Divorce is undeniably challenging; many divorced people say it’s the hardest thing they’ve ever gone through. When you add children into the equation, a divorce is significantly more difficult. Naturally, neither parent wants to lose time with their children. To prevent this, many couples agree on joint custody. This might sound fine, but there are some additional things to know. We’ve compiled a list of what you should know about joint custody, so be sure to read on.
There Are Different Types of Joint Custody
Child custody rulings are rarely split 50–50. You have to remember that custody has two major factors: legal and physical custody. Legal custody indicates who has the right to make major decisions on behalf of the child. These decisions could be related to health, education, and religion. Most custody rulings result in shared legal custody; that is, both parents have a say in major decisions. Alternatively, physical custody deems which parent the child will primarily live with. The court may decide one parent can provide a better standard of living for the child and give that parent sole physical custody. The court can also rule shared physical custody.

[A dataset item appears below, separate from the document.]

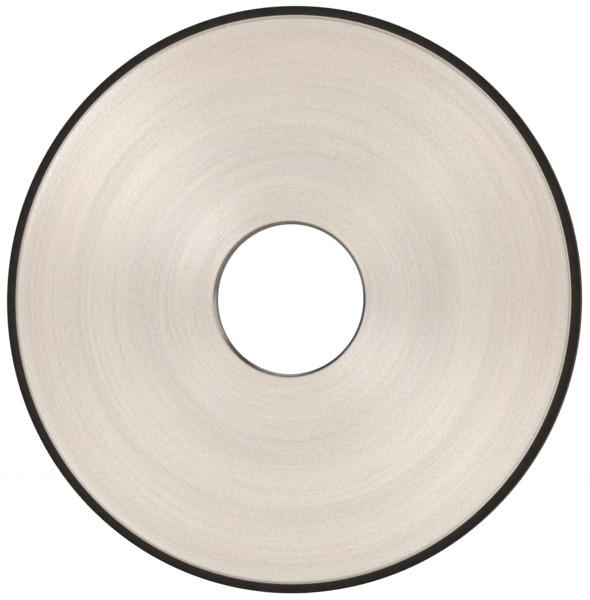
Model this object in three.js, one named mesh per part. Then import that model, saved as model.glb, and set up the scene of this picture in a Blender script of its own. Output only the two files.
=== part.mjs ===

Joint Custody Isn’t Necessarily Permanent
Some people make the mistake of believing the custody ruling is final—it’s rarely final. Custody is always negotiable. You may want to renegotiate the custody agreement for a number of reasons. You may find your ex has a negative lifestyle that creates a bad environment for your child. Alternatively, one of the parents may move to a different state, in which case you couldn’t share physical custody.
Child Support Payments Are Still Required
A lot of parents think they won’t have to pay child support if they work out a joint custody agreement—wrong. Understanding child support in the context of joint custody can quickly get complicated. In general, child support is required because the child’s standard of living should remain the same from parent to parent. Each state and court will determine the child’s standard of living and child support amounts differently—you’ll have to work with your attorney to get that information.
Before entering any kind of legal agreement, you need to do your homework. By reading about what you should know about joint custody, you should be able to make a better decision regarding custody.